-- START MATERIAL PROVIDED --
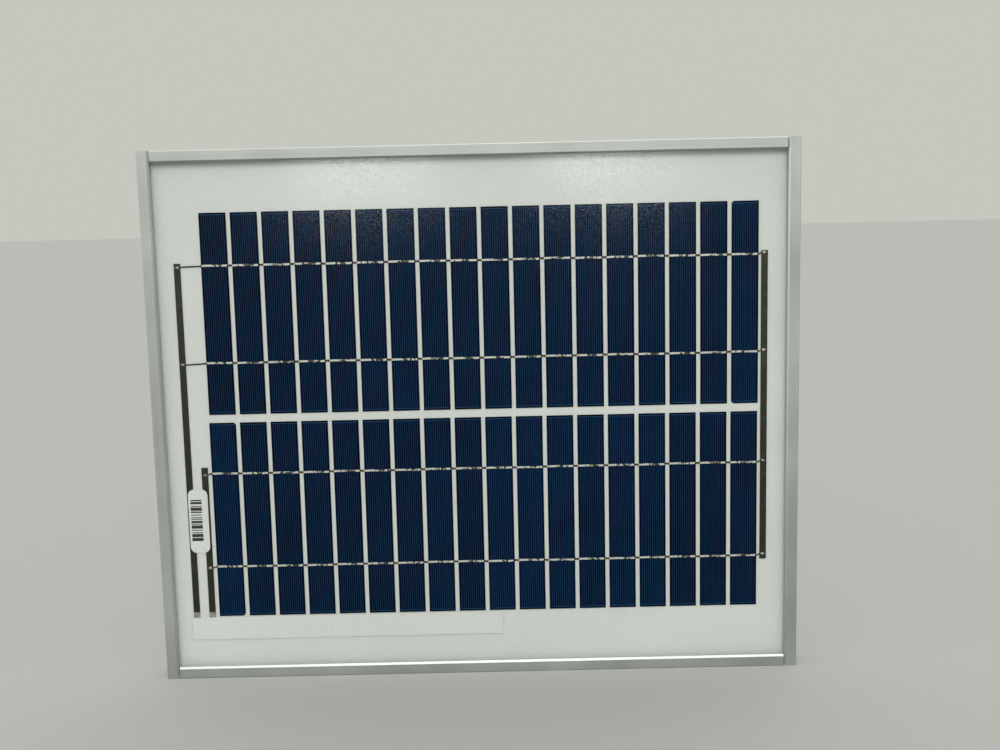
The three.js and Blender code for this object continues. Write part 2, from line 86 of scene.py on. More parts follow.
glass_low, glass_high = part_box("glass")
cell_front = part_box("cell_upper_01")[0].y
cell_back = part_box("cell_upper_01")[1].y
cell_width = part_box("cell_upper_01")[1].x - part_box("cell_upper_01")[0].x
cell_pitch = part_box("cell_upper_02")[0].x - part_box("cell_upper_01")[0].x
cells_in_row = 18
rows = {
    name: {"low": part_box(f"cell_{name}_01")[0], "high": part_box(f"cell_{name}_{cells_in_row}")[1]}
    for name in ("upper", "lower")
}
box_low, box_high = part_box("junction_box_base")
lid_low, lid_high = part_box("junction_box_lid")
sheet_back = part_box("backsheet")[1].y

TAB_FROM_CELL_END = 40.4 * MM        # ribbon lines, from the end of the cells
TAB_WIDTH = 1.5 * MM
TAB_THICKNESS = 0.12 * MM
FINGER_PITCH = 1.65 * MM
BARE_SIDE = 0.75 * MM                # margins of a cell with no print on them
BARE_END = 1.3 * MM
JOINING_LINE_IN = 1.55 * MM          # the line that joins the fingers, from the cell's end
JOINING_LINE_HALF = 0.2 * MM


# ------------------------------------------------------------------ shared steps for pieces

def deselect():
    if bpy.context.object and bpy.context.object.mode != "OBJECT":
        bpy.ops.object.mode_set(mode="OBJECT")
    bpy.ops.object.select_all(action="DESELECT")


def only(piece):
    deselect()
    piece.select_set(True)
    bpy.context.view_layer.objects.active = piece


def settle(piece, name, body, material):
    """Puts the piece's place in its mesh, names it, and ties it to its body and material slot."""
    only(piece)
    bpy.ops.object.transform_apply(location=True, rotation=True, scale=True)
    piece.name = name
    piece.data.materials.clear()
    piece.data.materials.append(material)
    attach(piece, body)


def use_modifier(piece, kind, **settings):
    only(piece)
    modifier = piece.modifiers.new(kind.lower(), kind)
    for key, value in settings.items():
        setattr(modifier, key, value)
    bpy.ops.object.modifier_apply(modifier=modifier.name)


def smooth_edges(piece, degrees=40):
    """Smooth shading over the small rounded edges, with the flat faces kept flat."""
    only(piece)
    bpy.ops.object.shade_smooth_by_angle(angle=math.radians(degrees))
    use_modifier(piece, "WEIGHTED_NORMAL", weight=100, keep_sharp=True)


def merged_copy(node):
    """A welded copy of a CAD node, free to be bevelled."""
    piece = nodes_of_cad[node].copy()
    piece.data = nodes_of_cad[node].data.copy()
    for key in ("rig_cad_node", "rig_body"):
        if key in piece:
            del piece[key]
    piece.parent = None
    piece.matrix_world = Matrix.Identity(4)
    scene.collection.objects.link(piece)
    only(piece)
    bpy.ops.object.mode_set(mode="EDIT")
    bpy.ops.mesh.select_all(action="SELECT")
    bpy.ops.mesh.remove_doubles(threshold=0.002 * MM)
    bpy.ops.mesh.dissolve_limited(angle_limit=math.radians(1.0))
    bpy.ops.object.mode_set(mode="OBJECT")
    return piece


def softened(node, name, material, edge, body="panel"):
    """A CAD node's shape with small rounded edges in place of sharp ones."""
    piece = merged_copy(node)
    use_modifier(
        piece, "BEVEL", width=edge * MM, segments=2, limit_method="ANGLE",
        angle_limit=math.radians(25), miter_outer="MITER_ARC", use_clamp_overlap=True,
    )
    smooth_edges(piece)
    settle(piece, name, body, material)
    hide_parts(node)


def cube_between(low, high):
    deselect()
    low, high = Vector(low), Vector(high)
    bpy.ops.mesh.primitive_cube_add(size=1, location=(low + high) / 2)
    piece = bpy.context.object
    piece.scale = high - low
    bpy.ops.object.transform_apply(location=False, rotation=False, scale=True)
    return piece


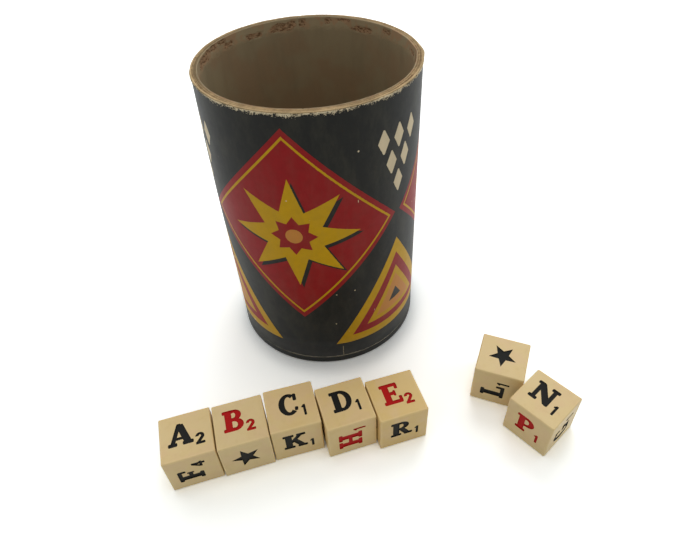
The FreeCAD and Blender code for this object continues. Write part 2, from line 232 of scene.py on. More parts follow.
-- END MATERIAL PROVIDED --
DESCRIPTION OF THE TASK - Print all of the entries exactly as they are written.

CORRECT RESULT -
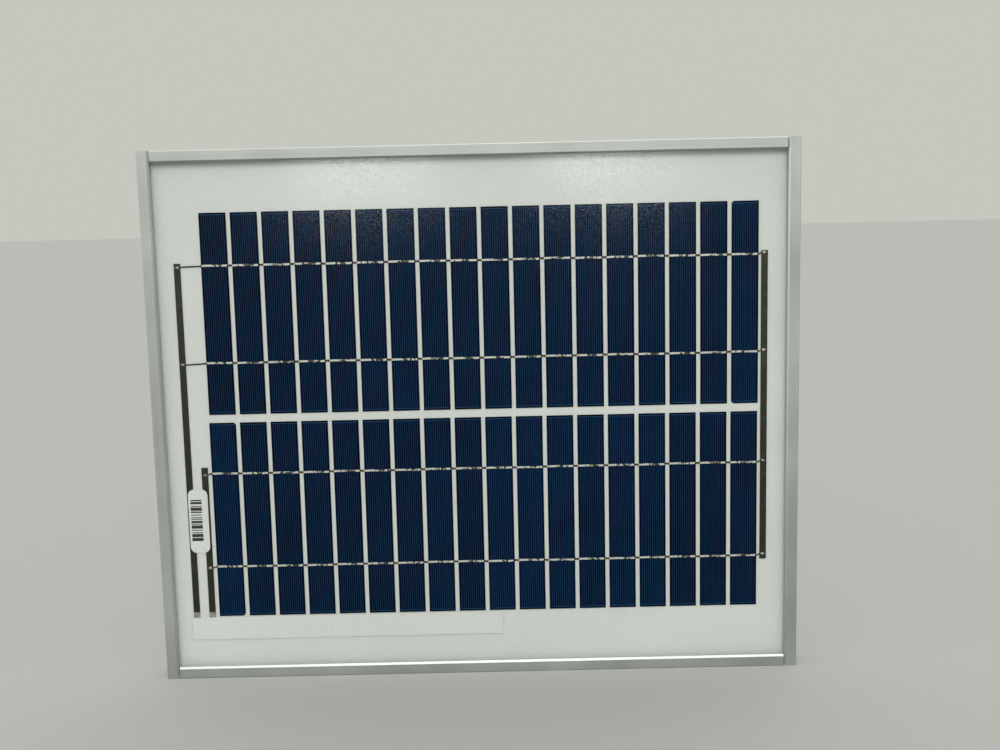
The three.js and Blender code for this object continues. Write part 2, from line 86 of scene.py on. More parts follow.
glass_low, glass_high = part_box("glass")
cell_front = part_box("cell_upper_01")[0].y
cell_back = part_box("cell_upper_01")[1].y
cell_width = part_box("cell_upper_01")[1].x - part_box("cell_upper_01")[0].x
cell_pitch = part_box("cell_upper_02")[0].x - part_box("cell_upper_01")[0].x
cells_in_row = 18
rows = {
    name: {"low": part_box(f"cell_{name}_01")[0], "high": part_box(f"cell_{name}_{cells_in_row}")[1]}
    for name in ("upper", "lower")
}
box_low, box_high = part_box("junction_box_base")
lid_low, lid_high = part_box("junction_box_lid")
sheet_back = part_box("backsheet")[1].y

TAB_FROM_CELL_END = 40.4 * MM        # ribbon lines, from the end of the cells
TAB_WIDTH = 1.5 * MM
TAB_THICKNESS = 0.12 * MM
FINGER_PITCH = 1.65 * MM
BARE_SIDE = 0.75 * MM                # margins of a cell with no print on them
BARE_END = 1.3 * MM
JOINING_LINE_IN = 1.55 * MM          # the line that joins the fingers, from the cell's end
JOINING_LINE_HALF = 0.2 * MM


# ------------------------------------------------------------------ shared steps for pieces

def deselect():
    if bpy.context.object and bpy.context.object.mode != "OBJECT":
        bpy.ops.object.mode_set(mode="OBJECT")
    bpy.ops.object.select_all(action="DESELECT")


def only(piece):
    deselect()
    piece.select_set(True)
    bpy.context.view_layer.objects.active = piece


def settle(piece, name, body, material):
    """Puts the piece's place in its mesh, names it, and ties it to its body and material slot."""
    only(piece)
    bpy.ops.object.transform_apply(location=True, rotation=True, scale=True)
    piece.name = name
    piece.data.materials.clear()
    piece.data.materials.append(material)
    attach(piece, body)


def use_modifier(piece, kind, **settings):
    only(piece)
    modifier = piece.modifiers.new(kind.lower(), kind)
    for key, value in settings.items():
        setattr(modifier, key, value)
    bpy.ops.object.modifier_apply(modifier=modifier.name)


def smooth_edges(piece, degrees=40):
    """Smooth shading over the small rounded edges, with the flat faces kept flat."""
    only(piece)
    bpy.ops.object.shade_smooth_by_angle(angle=math.radians(degrees))
    use_modifier(piece, "WEIGHTED_NORMAL", weight=100, keep_sharp=True)


def merged_copy(node):
    """A welded copy of a CAD node, free to be bevelled."""
    piece = nodes_of_cad[node].copy()
    piece.data = nodes_of_cad[node].data.copy()
    for key in ("rig_cad_node", "rig_body"):
        if key in piece:
            del piece[key]
    piece.parent = None
    piece.matrix_world = Matrix.Identity(4)
    scene.collection.objects.link(piece)
    only(piece)
    bpy.ops.object.mode_set(mode="EDIT")
    bpy.ops.mesh.select_all(action="SELECT")
    bpy.ops.mesh.remove_doubles(threshold=0.002 * MM)
    bpy.ops.mesh.dissolve_limited(angle_limit=math.radians(1.0))
    bpy.ops.object.mode_set(mode="OBJECT")
    return piece


def softened(node, name, material, edge, body="panel"):
    """A CAD node's shape with small rounded edges in place of sharp ones."""
    piece = merged_copy(node)
    use_modifier(
        piece, "BEVEL", width=edge * MM, segments=2, limit_method="ANGLE",
        angle_limit=math.radians(25), miter_outer="MITER_ARC", use_clamp_overlap=True,
    )
    smooth_edges(piece)
    settle(piece, name, body, material)
    hide_parts(node)


def cube_between(low, high):
    deselect()
    low, high = Vector(low), Vector(high)
    bpy.ops.mesh.primitive_cube_add(size=1, location=(low + high) / 2)
    piece = bpy.context.object
    piece.scale = high - low
    bpy.ops.object.transform_apply(location=False, rotation=False, scale=True)
    return piece


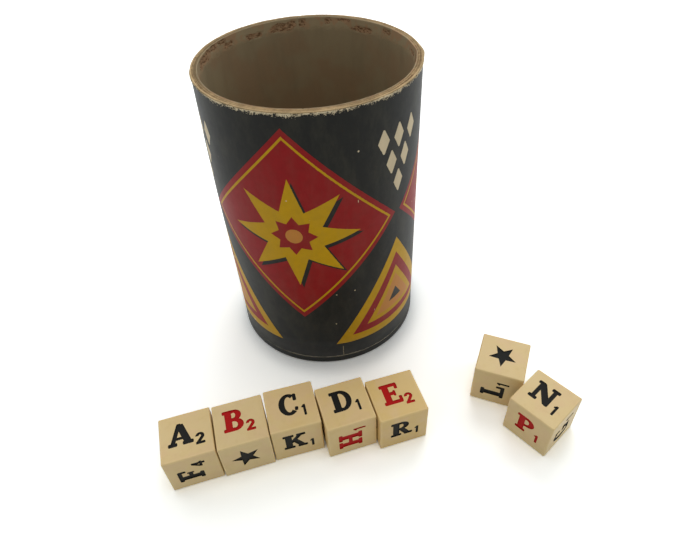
The FreeCAD and Blender code for this object continues. Write part 2, from line 232 of scene.py on. More parts follow.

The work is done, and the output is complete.